The alliance provided arts education programs for students and professional development programs for teachers.
With her experiences with the statewide organization, Hebert was set to offer her valuable skills to the county school district as the visual and performing arts curriculum specialist.
In this position she said she serves as a resource for K-12 educators in all the schools.
“I make sure they interpret the standards correctly and show them how to best teach to those standards,” Hebert said.
She said the standards for teaching the arts have evolved.
“The approach today is to teach the student more about music and not just prepare them for two or three performances a year,” Hebert said.
And it is with the arts education council that she thinks she can achieve this mission
The Manatee Arts Education Council was organized as a membership-centered organization of educators, artists, education and cultural organizations, and community leaders.
Its mission will be to support, promote and showcase pre-K through 12 arts education in Manatee County schools.
Membership fees range from $25 for an educator or artist to the $2,500 corporate platinum level.
At the kickoff event April 26 to introduce the council to the community, Hebert talked of the alliance she would like to see with the arts community and the community at large.
“We are so fortunate to have such a vibrant arts community, and they want to be part of arts education,” she said. “They want to help our schools enhance what we are doing in the classrooms.”
The Manatee Arts Education Council will be under the umbrella of the Manatee Education Foundation, “much like a committee with its own board or directors,” Hebert said.
Mary Glass, executive director of the foundation, will serve as an advisor to the council’s board of directors.
“We are really thrilled to support this organization,” said Glass, who has an arts history background. “There is a long overdue need for an organization to support art education.”
But she emphasized that the education foundation will continue its work in supporting all areas of education in Manatee County schools.
“We will not be taking the focus off of that,” Glass said.
The Manatee Arts Education Council is still in the organizing phase, Hebert said.
“The board of directors will have a meet-and-greet get-together on May 23, then they will begin operating on July 1,” she said.

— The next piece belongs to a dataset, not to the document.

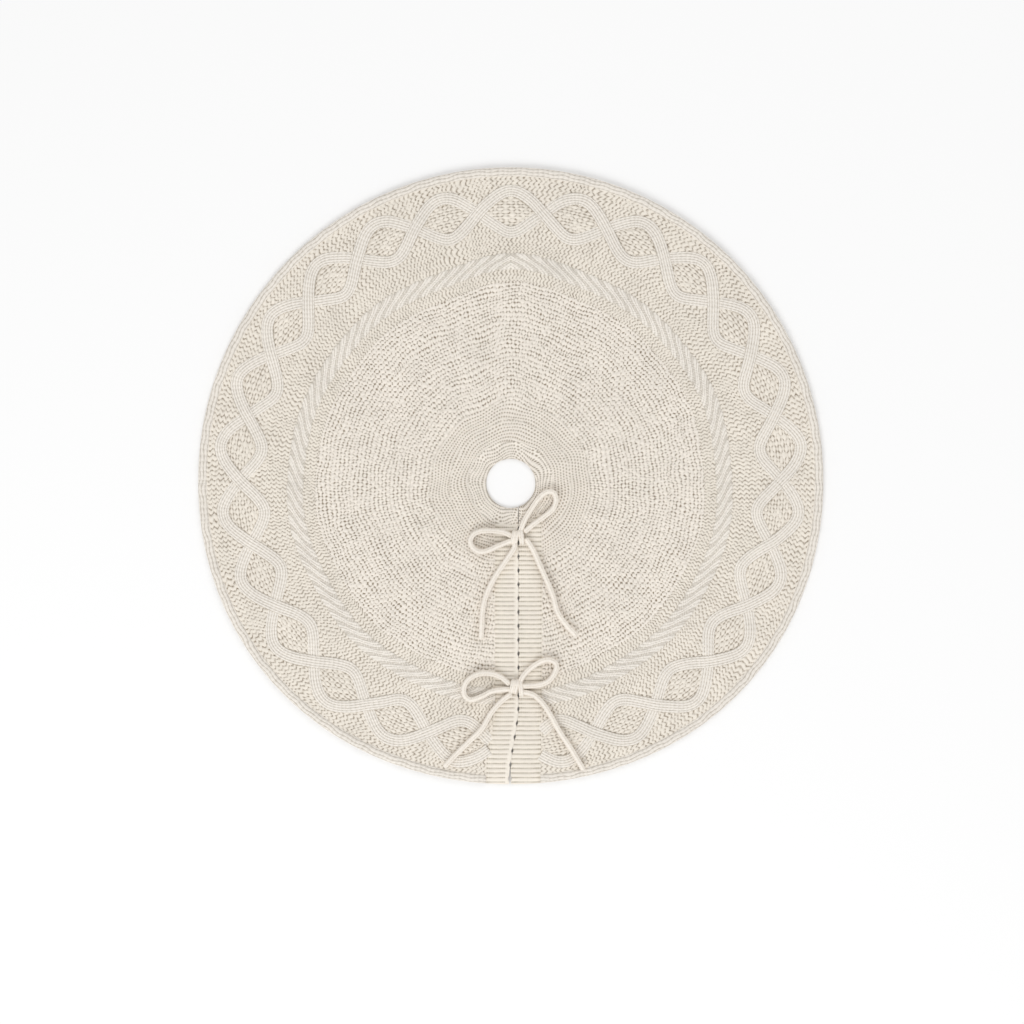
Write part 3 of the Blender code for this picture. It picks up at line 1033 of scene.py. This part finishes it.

Eight seats on the board have been filled and at the May 23 meeting they will add a few more.
The board will be comprised of members of community arts groups, a parent, educators, a business representative, and a student, as well as a couple of at-large members.
There will be no more than 15 members on the board of directors.
The board’s immediate jobs will be to write the bylaws, write rules on how people apply for scholarships, what will be the qualifications for the scholarships, and begin planning for future undertakings.
One event already in the planning stage was the Arts Alive event to be held next year, Hebert said, where the first grants and scholarships will be awarded.
For Glass, of the Manatee Education Foundation, the Manatee Arts Education Council will be a great opportunity for the community.
“I’m excited about supporting the arts teachers and reaching more students through the arts,” she said, “but it will take the community getting involved to be successful.”